Note: Again, the above command uses a lowercase L, not a number one.

With this one, we’ve found numerous file system paths, including paths to a file on a web server, a Visual Basic for Applications DLL, the file system path to Office on the machine, and much more.

sec560@slingshot:~/coursefiles/metadata$ strings -n 8 -e b WidgetStatisticalWhitepaper.doc
WidgetStatisticalAnalysis.xls | grep /
sec560@slingshot:~/coursefiles/metadata$ strings -n 8 -e l  WidgetstatisticalWhitepaper.doc
WidgetStatisticalAnalysis.xls WidgetStatisticalWhitepaper.doc.pdf | grep /
sec560@slingshot:~/coursefiles/metadata$ strings -n 8 -e b WidgetStatisticalWhitepaper.doc
WidgetStatisticalAnalysis.xls WidgetStatisticalWhitepaper.pdf | grep '\\'
..\My Pictures\Chart.png
\\webserver\wwwroot\images\560gc_logo.jpg
..\My Pictures\chart.png
Bob BobersonBC:\Users\Bob Boberson\My Documents\WidgetStatisticalWhitepaper.doc
Bob BobersonBC:\Users\Bob Boberson\My Documents\WidgetStatisticalWhitepaper.doc
Bob BobersonBC:\Users\Bob Boberson\My Documents\WidgetStatisticalWhitepaper.doc
Bob BobersonBC:\Users\Bob Boberson\My Documents\WidgetStatisticalWhitepaper.doc
Bob BobersonBC:\Users\Bob Boberson\My Documents\WidgetStatisticalWhitepaper.doc
Bob BobersonBC:\Users\Bob Boberson\My Documents\WidgetStatisticalWhitepaper.doc
Bob BobersonBC:\Users\Bob Boberson\My Documents\WidgetStatisticalWhitepaper.doc
Bob BobersonBC:\Users\Bob Boberson\My Documents\WidgetStatisticalWhitepaper.doc
Bob BobersonBC:\Users\Bob Boberson\My Documents\WidgetStatisticalWhitepaper.doc
Bob BobersonBC:\Users\Bob Boberson\My Documents\WidgetStatisticalWhitepaper.doc
C:\Users\Bob Boberson\My Pictures\560gc_logo.jpg

sec560@slingshot:~/coursefiles/metadata$ strings -n 8 -e l WidgetStatisticalWhitepaper.doc
WidgetStatisticalAnalysis.xls WidgetStatisticalWhitepaper.pdf | grep '\\'
\\webserver\wwwroot\images\560gc_logo.jpg
*\G{000204EF-0000-0000-C000-000000000046}#4.0#9#C:\PROGRA~1\COMMON-1\MICROS~1\VB
A\VBA6\VBE6.DLL#Visual Basic For Applications
*\G{00020813-0000-0000-C000-000000000046}#1.3#0#C:\Program Files\Microsoft Offic
e\Office\EXCEL9.OLB#Microsoft Excel 9.0 Object Library
*\G{00020430-0000-0000-C000-000000000046}#2.0#0#C:\WINDOWS\system32\STDOLE2.TLB#
OLE Automation

 

Conclusion

In this lab, we’ve seen how we can use ExifTool and the strings command to pull data from files that may be useful to us in our penetration test. We’ve seen the advantages of structured data and ExifTool in pinpointing useful information.

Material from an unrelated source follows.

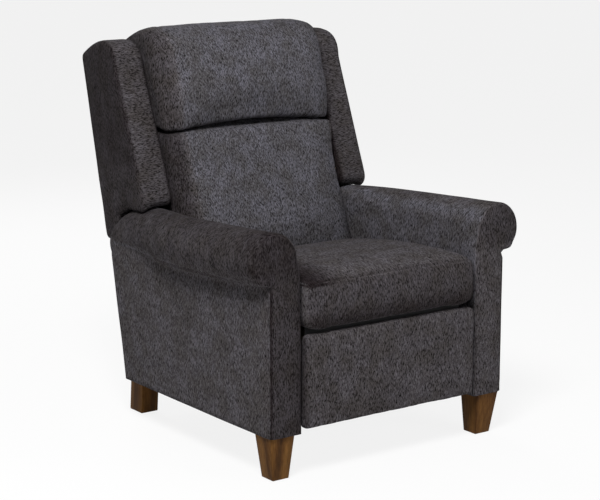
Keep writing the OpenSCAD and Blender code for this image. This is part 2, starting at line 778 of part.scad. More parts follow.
wing_profile = concat(
    [for (a = [0:30:90]) let (r = wing_corner_r, c = [wing_front(wing_bottom + r) + r, wing_bottom + r])
        c + r * [-sin(a), -cos(a)]],
    [for (k = [1:4]) let (z = wing_bottom + wing_corner_r + k * (wing_arc_low - wing_bottom - wing_corner_r) / 5)
        [wing_front(z), z]],
    [for (k = [0:10]) wing_top_arc(k / 10)],
    [for (k = [1:5]) let (z = back_top + k * (wing_bottom - back_top) / 6) [back_rear(z) - wing_rear_gap, z]],
    [[back_rear(wing_bottom) - wing_rear_gap, wing_bottom]],
    [for (k = [1:2]) [back_rear(wing_bottom) - wing_rear_gap - k * 60, wing_bottom]]);
wing_middle = [front_y + arm_depth_top + 16, wing_bottom + 0.556 * (back_top - wing_bottom)];
// The outer face runs in from the front edge to the width of the outside back
wing_taper = (wing_half - back_half) / (back_rear(back_shoulder) - wing_front(wing_bottom));
// The underside follows the top of the arm, and behind the arm the wing reaches down to the outside back's shoulder
under_gap = 7.5;
tail_gap = 8;
under_depths = [for (d = [tail_gap, -14, -33, -54, -94]) arm_depth_top + d];
function wing_under(y) = [front_y + y, roll_top(y / arm_depth_top) + under_gap];
// Behind this depth the profile's flat underside gives way to the one over the arm
wing_rear_edge = front_y + arm_depth_top - 104;
wing_outline = concat([for (p = wing_profile) if (p[1] > wing_bottom + 0.01 || p[0] < wing_rear_edge) p],
    [[back_rear(back_shoulder) - wing_rear_gap, back_shoulder], [front_y + arm_depth_top + tail_gap, back_shoulder]],
    [for (y = under_depths) wing_under(y)]);

function wing_inset(p, inset) = let (d = wing_middle - p) p + d * inset / norm(d);
function wing_ring(x, inset) = [for (p = wing_outline) let (q = wing_inset(p, inset)) [x, q[0], q[1]]];
wing_board_x = [wing_inner, wing_inner + 18];
wing_board_inset = 34;

// The board's outline ends in a slightly bowed edge above the wing's underside
board_bow = 6;

function board_foot(p) = 0.75 * (p[0] - wing_middle[0]) + 0.1 * (wing_bottom - p[1]);
function board_point(p, inset) = p[1] > wing_bottom + 0.01 ? wing_inset(p, inset)
    : [wing_middle[0] + board_foot(p), wing_bottom + inset + board_bow * (1 - pow((board_foot(p) + 33) / 125, 2))];
function board_outline(inset) = [for (p = wing_outline) board_point(p, inset)];
function board_ring(x, inset) = [for (q = board_outline(inset)) [x, q[0], q[1]]];

// The first two rings are the floor and the mouth of the pocket that the wing's board fills
module wing(side) {
    pocket = wing_board_inset - touch_gap;
    color(fabric) on_side(side) difference() {
        loft([board_ring(wing_board_x[1] + touch_gap, pocket), board_ring(wing_inner, pocket),
            wing_ring(wing_inner, 5), wing_ring(wing_inner + 3, 1.5), wing_ring(wing_inner + 9, 0),
            wing_ring(wing_half - 12, 0), wing_ring(wing_half - 4, 3), wing_ring(wing_half, 10)], true, true);
        translate([0, 0, back_shoulder - 1]) linear_extrude(back_top) polygon([[wing_half, wing_front(wing_bottom)],
            [wing_half - wing_taper * 500, wing_front(wing_bottom) + 500], [wing_half + 1, wing_front(wing_bottom) + 500]]);
    }
}

module wing_board(side) {
    color(pine) on_side(side) {
        x_plate(wing_board_x[0], wing_board_x[1]) polygon(board_outline(wing_board_inset));
        for (r = [[wing_bottom + 28, wing_bottom + 88], [back_top - 106, back_top - 46]]) x_plate(post_x[1], wing_board_x[0])
            polygon([for (c = [[0, 0], [1, 0], [1, 1], [0, 1]]) [post_front(r[c[1]]) + 5 + c[0] * 40, r[c[1]]]]);
    }
}

// Back cushions: a side view of points [y, z], swept across the chair with rounded and crowned ends

function spline_at(a, b, c, d, t) = (2 * b + (c - a) * t + (2 * a - 5 * b + 4 * c - d) * t * t
    + (3 * b - a - 3 * c + d) * t * t * t) / 2;
function closed_curve(p, steps) = let (n = len(p)) [for (i = [0:n - 1]) for (j = [0:steps - 1])
    spline_at(p[(i + n - 1) % n], p[i], p[(i + 1) % n], p[(i + 2) % n], j / steps)];

curve_steps = 3;
cushion_stations = [-1, -0.985, -0.95, -0.88, -0.7, -0.35, 0, 0.35, 0.7, 0.88, 0.95, 0.985, 1];
cushion_end_inset = 26;
cushion_off = web_t + touch_gap;

function cushion_ring(profile, u, half, bulge) = let (m = middle(profile),
    z = [for (p = profile) p[1]], z0 = min(z), z1 = max(z), inset = cushion_end_inset * (1 - sqrt(1 - pow(abs(u), 10))))
    [for (p = profile) let (d = [m[0], m[1]] - p, q = p + d * inset / norm(d),
        front = max(0, (m[0] - p[0]) / (m[0] - min([for (r = profile) r[0]]))))
        [u * half, q[0] - bulge * (1 - u * u) * sin(180 * (p[1] - z0) / (z1 - z0)) * smooth(front), q[1]]];

// Space behind the webbing, up to the top of the posts
module behind_webbing() {
    x_plate(-wing_inner, wing_inner) polygon([for (p = [[0, 300], [400, 300], [400, post_z[1] + 3], [0, post_z[1] + 3]])
        [post_front(p[1]) - cushion_off + p[0], p[1]]]);
}

module back_cushion(points, half, bulge, low, high) {
    profile = [for (p = closed_curve([for (p = points) [front_y + arm_depth_top + p[0], p[1]]], curve_steps)) [p[0], max(low, min(high, p[1]))]];
    difference() {
        loft([for (u = cushion_stations) cushion_ring([for (p = profile) [p[0], p[1], 0]], u, half, bulge)]);
        behind_webbing();
    }
}

// Depths here are behind the arms' rear shoulder
lumbar_points = [[-84, 424], [-184, 419], [-239, 424], [-264, 448], [-238, 534], [-205, 614], [-173, 690], [-150, 744],
    [-126, seam_height - 9], [-94, seam_height - 1], [-24, seam_height - 1], [56, seam_height - 1], [1, 610]];
head_h = back_top - seam_height;
head_points = [[-94, seam_height + 1], [-122, seam_height + 9], [-138, seam_height + 35],
    [-134, seam_height + 0.47 * head_h], [-110, seam_height + 0.78 * head_h], [-84, back_top + 24],
    [-42, back_top + 68], [13, back_top + 84], [86, back_top + 56], [138, back_top + 18], [152, back_top - 4],
    [116, seam_height + 0.415 * head_h], [56, seam_height + 1], [-24, seam_height + 1]];

module lumbar_cushion() {
    color(fabric) back_cushion(lumbar_points, back_cushion_half, 14, 0, seam_height - 1);
}

module head_cushion() {
    color(fabric) back_cushion(head_points, back_cushion_half - 4, 12, seam_height + 1, overall_height);
}

arm_roll("left");  // arm_roll_left
arm_roll("right");  // arm_roll_right
arm_panels("left");  // arm_panels_left
arm_panels("right");  // arm_panels_right
arm_facing("left");  // arm_facing_left
arm_facing("right");  // arm_facing_right
arm_frame("left");  // arm_frame_left
arm_frame("right");  // arm_frame_right
front_leg("left");  // front_leg_left
front_leg("right");  // front_leg_right
rear_leg("left");  // rear_leg_left
rear_leg("right");  // rear_leg_right
leg_hanger_bolts();
leg_glides();
rear_rail();
corner_blocks();
base_stretcher();
base_plate("left");  // base_plate_left
base_plate("right");  // base_plate_right
guide_studs();
guide_washers();
base_plate_screws();
dust_cover();
seat_plate("left");  // seat_plate_left
seat_plate("right");  // seat_plate_right
seat_side_rails();
seat_front_rail();
seat_rear_rail();
seat_springs();
seat_spring_clips();
seat_deck();
seat_rail_bolts();
seat_cushion();
rear_link("left");  // rear_link_left
rear_link("right");  // rear_link_right
footrest_torque_tube();
cross_link("left");  // cross_link_left
cross_link("right");  // cross_link_right
short_link("left");  // short_link_left
short_link("right");  // short_link_right
front_link("left");  // front_link_left
front_link("right");  // front_link_right
footrest_board();
footrest_screws();
footrest_pad();
back_post("left");  // back_post_left
back_post("right");  // back_post_right
back_rails();
back_webbing();
back_bracket("left");  // back_bracket_left
back_bracket("right");  // back_bracket_right
outside_back();
wing_board("left");  // wing_board_left
wing_board("right");  // wing_board_right
wing("left");  // wing_left
wing("right");  // wing_right
lumbar_cushion();
head_cushion();
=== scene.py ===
import json
import math

import bmesh
import bpy
import numpy as np
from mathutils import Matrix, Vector, noise


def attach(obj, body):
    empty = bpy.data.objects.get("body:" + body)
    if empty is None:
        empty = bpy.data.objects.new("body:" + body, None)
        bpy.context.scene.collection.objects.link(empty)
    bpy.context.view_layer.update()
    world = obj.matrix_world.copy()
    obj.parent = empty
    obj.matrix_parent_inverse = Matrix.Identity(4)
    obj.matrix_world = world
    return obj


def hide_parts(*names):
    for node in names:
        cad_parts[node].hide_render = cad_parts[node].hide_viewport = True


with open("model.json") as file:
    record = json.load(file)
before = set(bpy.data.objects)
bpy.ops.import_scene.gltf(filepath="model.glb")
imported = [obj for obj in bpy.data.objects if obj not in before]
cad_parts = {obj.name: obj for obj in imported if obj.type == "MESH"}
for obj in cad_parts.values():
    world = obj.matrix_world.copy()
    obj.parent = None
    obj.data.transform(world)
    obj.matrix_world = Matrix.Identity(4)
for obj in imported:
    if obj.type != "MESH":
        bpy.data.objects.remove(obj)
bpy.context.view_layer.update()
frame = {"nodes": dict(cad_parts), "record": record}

MM = 0.001
WHITE = (1, 1, 1, 1)
# Depth of the arms' front plane. The shapes below are drawn in millimetres from that plane, as the photograph
# was measured.
FRONT = -466.874
SIGNS = {"left": -1, "right": 1}


def point(x, y, z):
    return (x * MM, (y + FRONT) * MM, z * MM)


def to_mm(co):
    """The x, y and z of an array of points, in millimetres from the arms' front plane."""
    return co[:, 0] / MM, co[:, 1] / MM - FRONT, co[:, 2] / MM


def to_metres(x, y, z):
    """An array of points in metres, from what to_mm gives."""
    return np.stack([x * MM, (y + FRONT) * MM, z * MM], 1)


def smooth(t):
    """A soft step from 0 to 1."""
    t = np.clip(t, 0, 1)
    return t * t * (3 - 2 * t)


def new_object(name, data):
    made = bpy.data.objects.new(name, data)
    bpy.context.scene.collection.objects.link(made)
    return made


# Camera of the photograph

camera = new_object("camera", bpy.data.cameras.new("camera"))
camera.location = point(-2785.1, -3458.0, 1454.0)
camera.rotation_euler = (math.radians(90 - 11.68), 0, math.radians(-35.89))
camera.data.sensor_width = 36
camera.data.lens = 109.84
bpy.context.scene.camera = camera


# Material helpers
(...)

We’ve also seen the advantages of looking for unstructured data with the strings command to find something that ExifTool isn’t designed to show: obscured fields and comments.

We’ve also seen how to transcend the default limitation of ASCII strings on Linux with the -e option to look for Unicode strings, both big endian and little endian.